## Data extract
· · ·
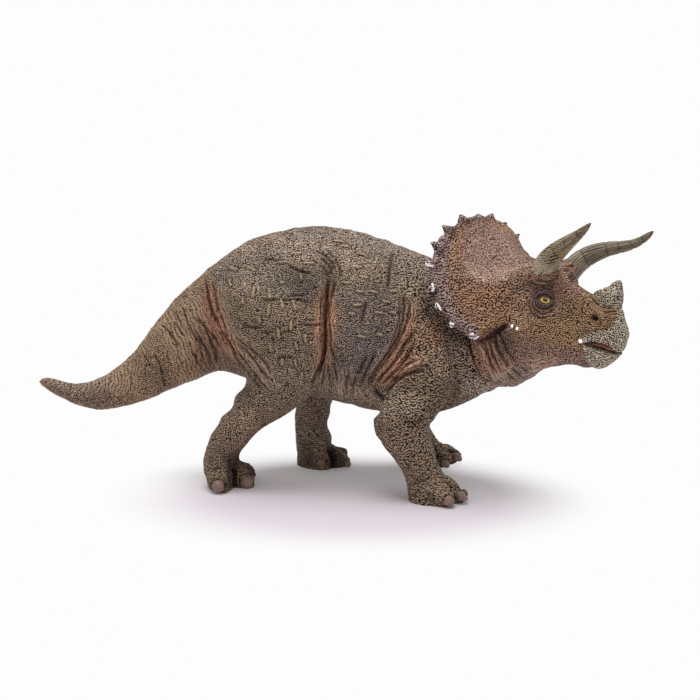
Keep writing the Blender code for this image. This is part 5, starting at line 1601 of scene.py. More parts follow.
def shape_body(skin):
    """Folds, bars and lumps of trunk, tail and legs, with the ways that fine wrinkles run."""
    skin.look(Matrix())
    tree = piece_tree(skin.piece)
    points = skin.points
    fold_both_sides(skin, tree, FOLD_PIXELS, Matrix())
    part_toes(skin, tree)
    for pixels in BAR_PIXELS:
        for line in both_sides(tree, pixels, Matrix()):
            raise_bar(skin, line)
    for flow in FLOW_PIXELS:
        skin.lead(*flow)
    z = points[:, 2]
    below = smoothstep(*LOWER_LEG_TOPS, z) * smoothstep(*LOWER_LEG_BOTTOMS, z)
    skin.flow_share *= 1 - smoothstep(*LEG_FLOW_HEIGHTS, z)
    wins = below > skin.flow_share
    skin.flow[wins] = z[wins] / LOWER_LEG_SPACING
    skin.flow_share[wins] = LOWER_LEG_FLOW_SHARE * below[wins]
    skin.pebble = smoothstep(*PEBBLE_PLACES, points[:, 0])
    lumps = np.tanh(noise_at(points, LUMP_WAVE))
    skin.relief = LUMP_RELIEF_SHARE * lumps * (1 - skin.plain)
    skin.height += BODY_LUMP_HEIGHT * lumps * (1 - skin.plain)
    skin.height += BODY_SWELL_HEIGHT * noise_at(points, BODY_SWELL_WAVE)


def paint_body(skin):
    points = skin.points
    x, z = points[:, 0], points[:, 2]
    skin.brush(HIDE_TAIL_COLOUR, smoothstep(*TAIL_PAINT_PLACES, x))
    for outline, colour, feather, strength in BODY_PATCH_PIXELS + NECK_PATCH_PIXELS:
        skin.patch(outline, colour, feather, strength * smoothstep(*BODY_PATCH_HEIGHTS, z))
    skin.brush(
        HIDE_LEG_COLOUR, smoothstep(*LEG_PAINT_HEIGHTS, z) * smoothstep(*LEG_PAINT_PLACES, x)
    )
    for side, outline, colour, feather, strength in LEG_PATCH_PIXELS:
        share = patch_share(skin.true_pixels, outline, feather) * (skin.far == (side > 0))
        skin.brush(colour, strength * share * smoothstep(*LEG_PATCH_HEIGHTS, z))
    skin.brush(BAR_COLOUR, BAR_PAINT_SHARE * smoothstep(*BAR_EDGE_SHARES, skin.plain))
    broad = np.clip(noise_at(points, MOTTLE_WAVE), -MOTTLE_LIMIT, MOTTLE_LIMIT)
    skin.paint *= (1 + MOTTLE_SHARE * broad)[:, None]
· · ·
Extract the data in full. Keep it word for word.

## Answer to this problem
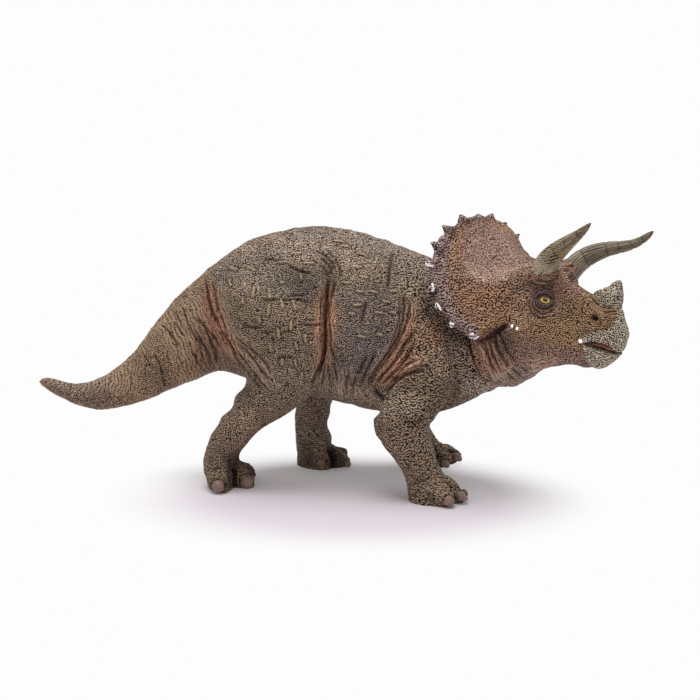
Keep writing the Blender code for this image. This is part 5, starting at line 1601 of scene.py. More parts follow.
def shape_body(skin):
    """Folds, bars and lumps of trunk, tail and legs, with the ways that fine wrinkles run."""
    skin.look(Matrix())
    tree = piece_tree(skin.piece)
    points = skin.points
    fold_both_sides(skin, tree, FOLD_PIXELS, Matrix())
    part_toes(skin, tree)
    for pixels in BAR_PIXELS:
        for line in both_sides(tree, pixels, Matrix()):
            raise_bar(skin, line)
    for flow in FLOW_PIXELS:
        skin.lead(*flow)
    z = points[:, 2]
    below = smoothstep(*LOWER_LEG_TOPS, z) * smoothstep(*LOWER_LEG_BOTTOMS, z)
    skin.flow_share *= 1 - smoothstep(*LEG_FLOW_HEIGHTS, z)
    wins = below > skin.flow_share
    skin.flow[wins] = z[wins] / LOWER_LEG_SPACING
    skin.flow_share[wins] = LOWER_LEG_FLOW_SHARE * below[wins]
    skin.pebble = smoothstep(*PEBBLE_PLACES, points[:, 0])
    lumps = np.tanh(noise_at(points, LUMP_WAVE))
    skin.relief = LUMP_RELIEF_SHARE * lumps * (1 - skin.plain)
    skin.height += BODY_LUMP_HEIGHT * lumps * (1 - skin.plain)
    skin.height += BODY_SWELL_HEIGHT * noise_at(points, BODY_SWELL_WAVE)


def paint_body(skin):
    points = skin.points
    x, z = points[:, 0], points[:, 2]
    skin.brush(HIDE_TAIL_COLOUR, smoothstep(*TAIL_PAINT_PLACES, x))
    for outline, colour, feather, strength in BODY_PATCH_PIXELS + NECK_PATCH_PIXELS:
        skin.patch(outline, colour, feather, strength * smoothstep(*BODY_PATCH_HEIGHTS, z))
    skin.brush(
        HIDE_LEG_COLOUR, smoothstep(*LEG_PAINT_HEIGHTS, z) * smoothstep(*LEG_PAINT_PLACES, x)
    )
    for side, outline, colour, feather, strength in LEG_PATCH_PIXELS:
        share = patch_share(skin.true_pixels, outline, feather) * (skin.far == (side > 0))
        skin.brush(colour, strength * share * smoothstep(*LEG_PATCH_HEIGHTS, z))
    skin.brush(BAR_COLOUR, BAR_PAINT_SHARE * smoothstep(*BAR_EDGE_SHARES, skin.plain))
    broad = np.clip(noise_at(points, MOTTLE_WAVE), -MOTTLE_LIMIT, MOTTLE_LIMIT)
    skin.paint *= (1 + MOTTLE_SHARE * broad)[:, None]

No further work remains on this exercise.